- **Problem**
Write the data out again, exactly as given.
— START OF Available data —
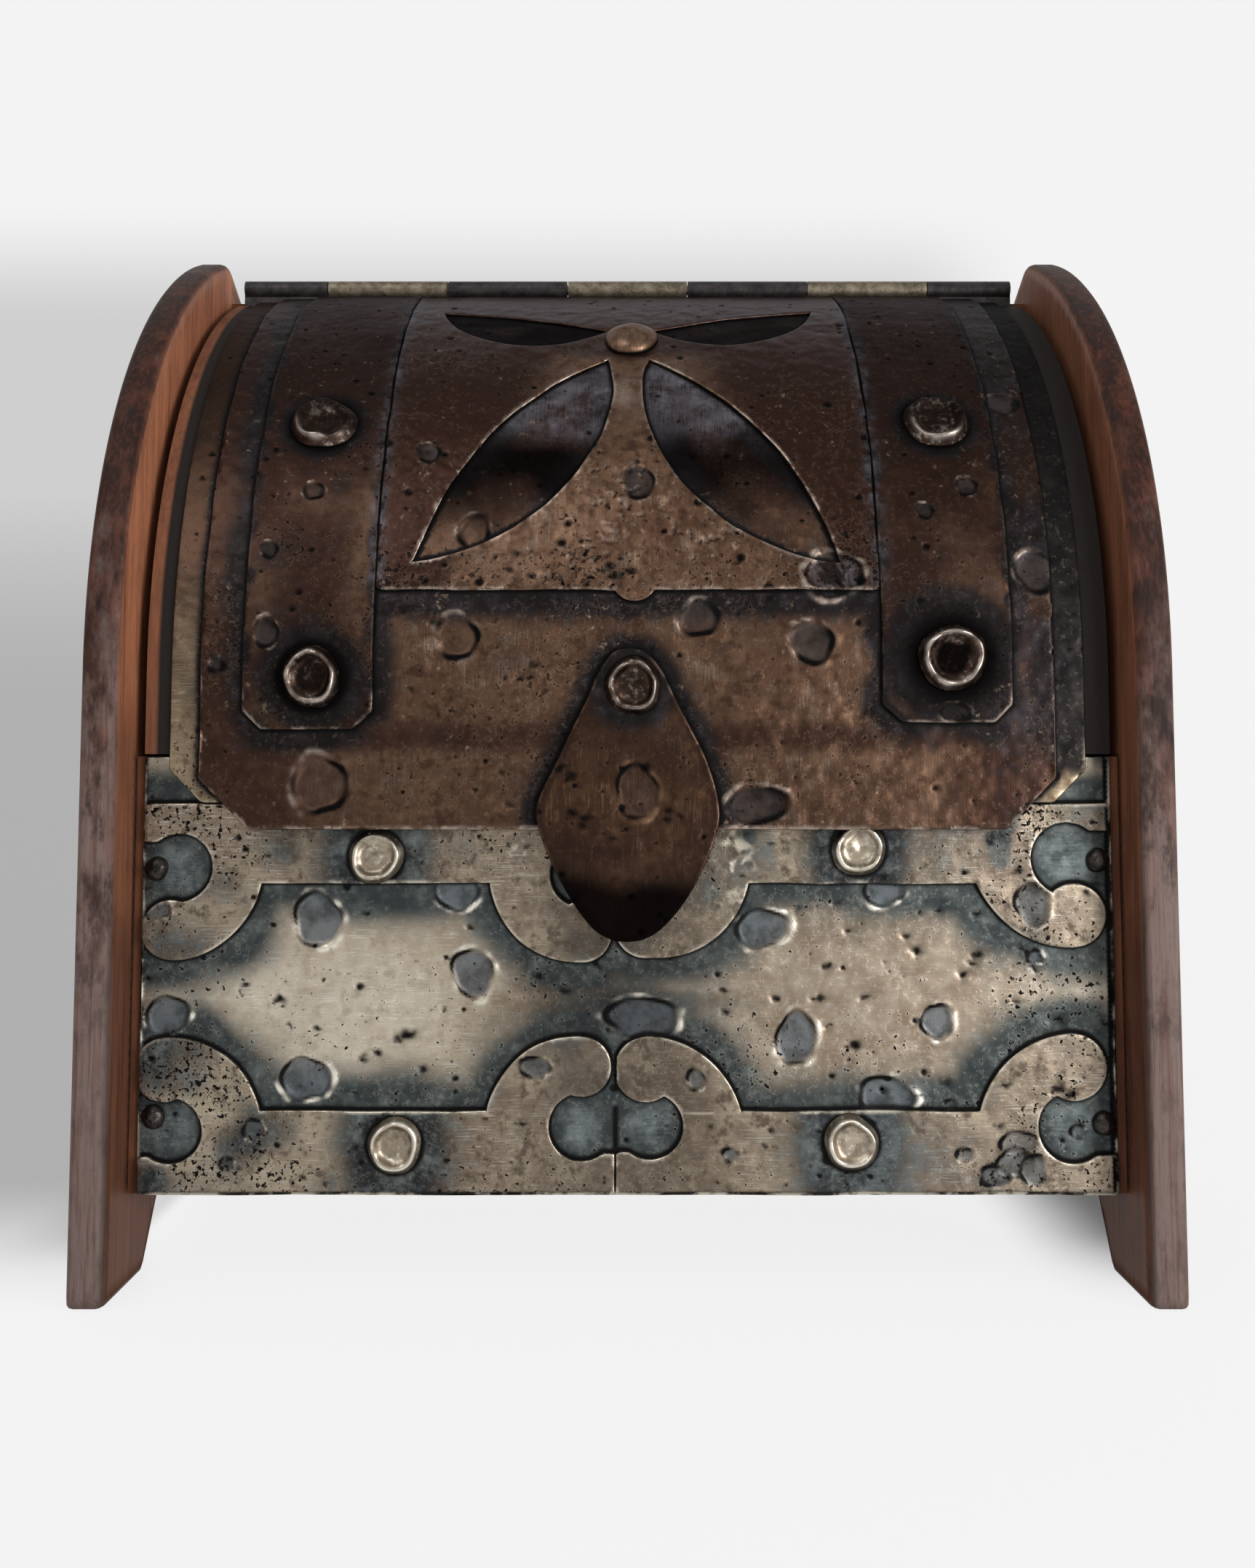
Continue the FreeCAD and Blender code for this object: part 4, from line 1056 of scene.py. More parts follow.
# %% Petals
def lens(near, far, left_bulge, right_bulge):
    """A leaf between two points; each side is an arc with the given rise, left and right of the way."""
    (ax, ay), (bx, by) = near, far
    half = math.hypot(bx - ax, by - ay) / 2
    ux, uy = (bx - ax) / (2 * half), (by - ay) / (2 * half)
    sides = []
    for rise, way in ((left_bulge, 1), (right_bulge, -1)):
        radius = (half * half + rise * rise) / (2 * rise)
        away = radius - rise
        sides.append(disc((ax + bx) / 2 + uy * way * away, (ay + by) / 2 - ux * way * away, radius))
    return overlap(*sides)


PETALS = [
    lens((-4.6, 85.0), (-46.8, 25.0), 16.2, 6.2), lens((5.2, 85.0), (46.8, 24.6), 6.0, 17.0),
    lens((-5.0, 99.3), (-46.5, 112.0), 13.8, 1.5), lens((6.0, 99.5), (46.5, 112.5), 1.5, 13.8),
]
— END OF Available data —
- **The result**
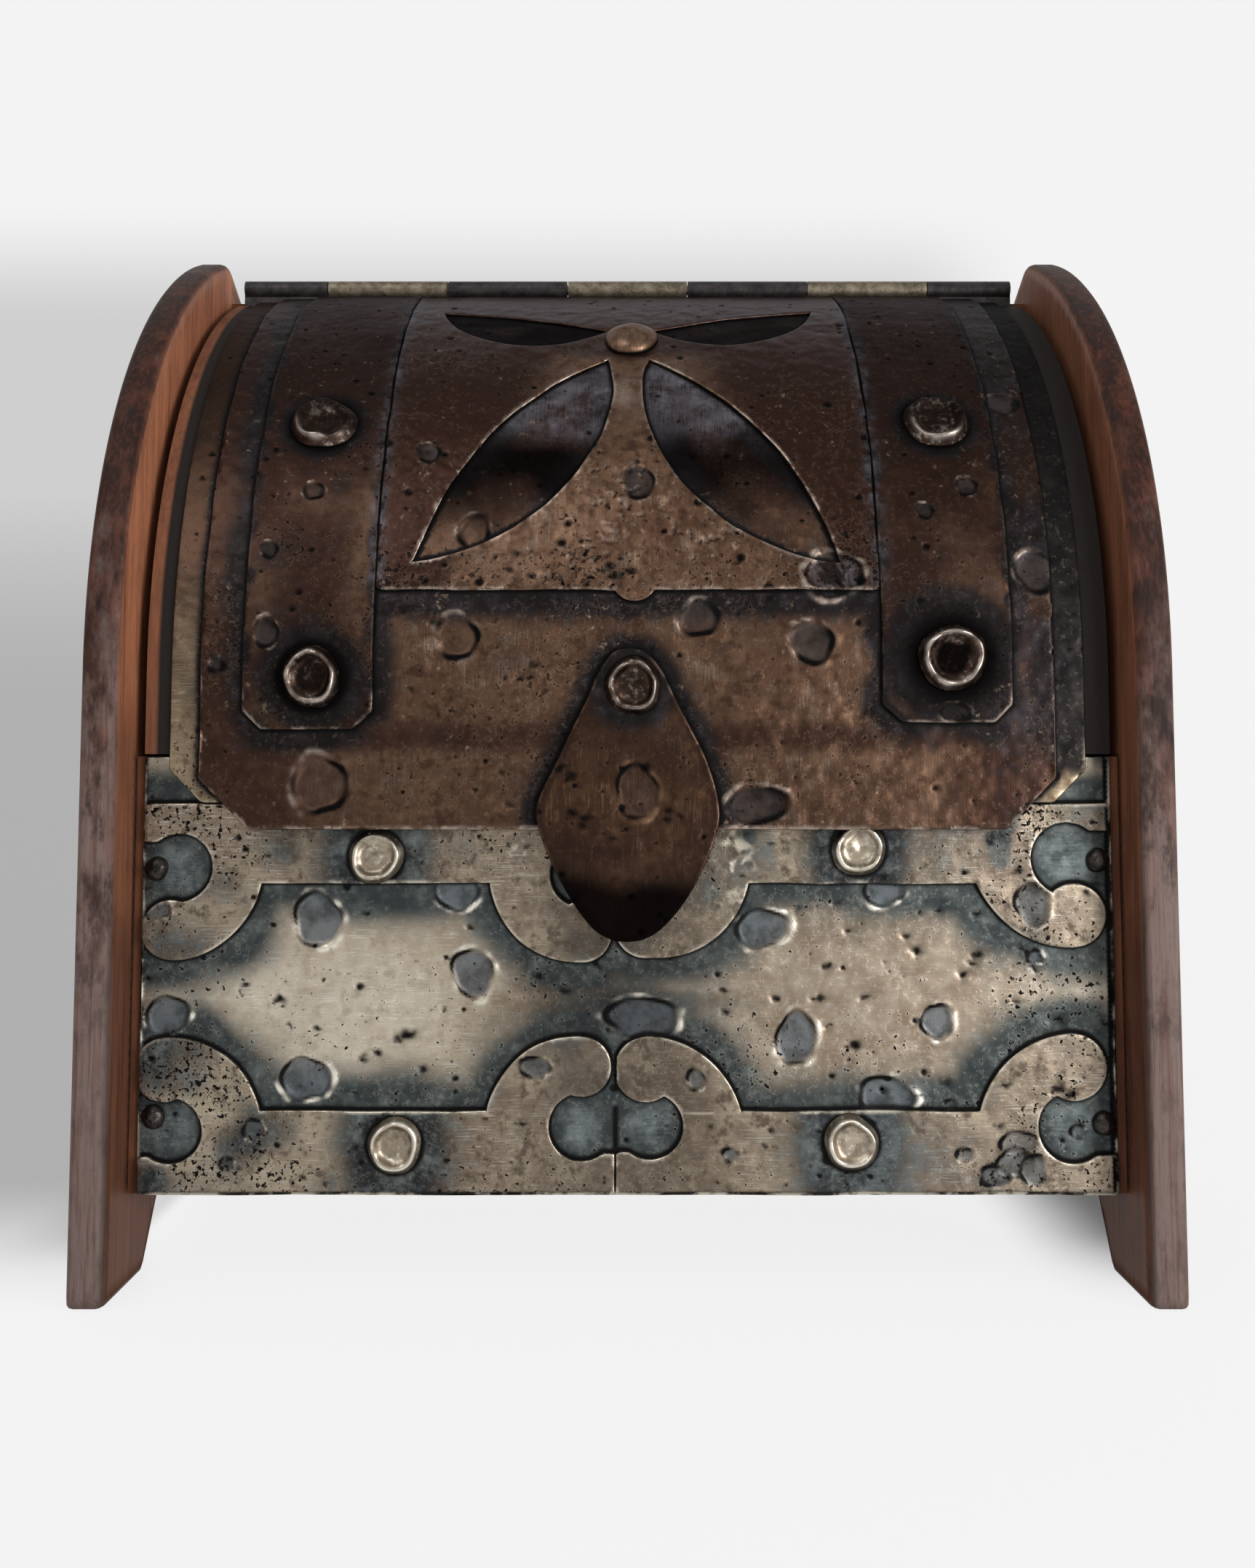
Continue the FreeCAD and Blender code for this object: part 4, from line 1056 of scene.py. More parts follow.
# %% Petals
def lens(near, far, left_bulge, right_bulge):
    """A leaf between two points; each side is an arc with the given rise, left and right of the way."""
    (ax, ay), (bx, by) = near, far
    half = math.hypot(bx - ax, by - ay) / 2
    ux, uy = (bx - ax) / (2 * half), (by - ay) / (2 * half)
    sides = []
    for rise, way in ((left_bulge, 1), (right_bulge, -1)):
        radius = (half * half + rise * rise) / (2 * rise)
        away = radius - rise
        sides.append(disc((ax + bx) / 2 + uy * way * away, (ay + by) / 2 - ux * way * away, radius))
    return overlap(*sides)


PETALS = [
    lens((-4.6, 85.0), (-46.8, 25.0), 16.2, 6.2), lens((5.2, 85.0), (46.8, 24.6), 6.0, 17.0),
    lens((-5.0, 99.3), (-46.5, 112.0), 13.8, 1.5), lens((6.0, 99.5), (46.5, 112.5), 1.5, 13.8),
]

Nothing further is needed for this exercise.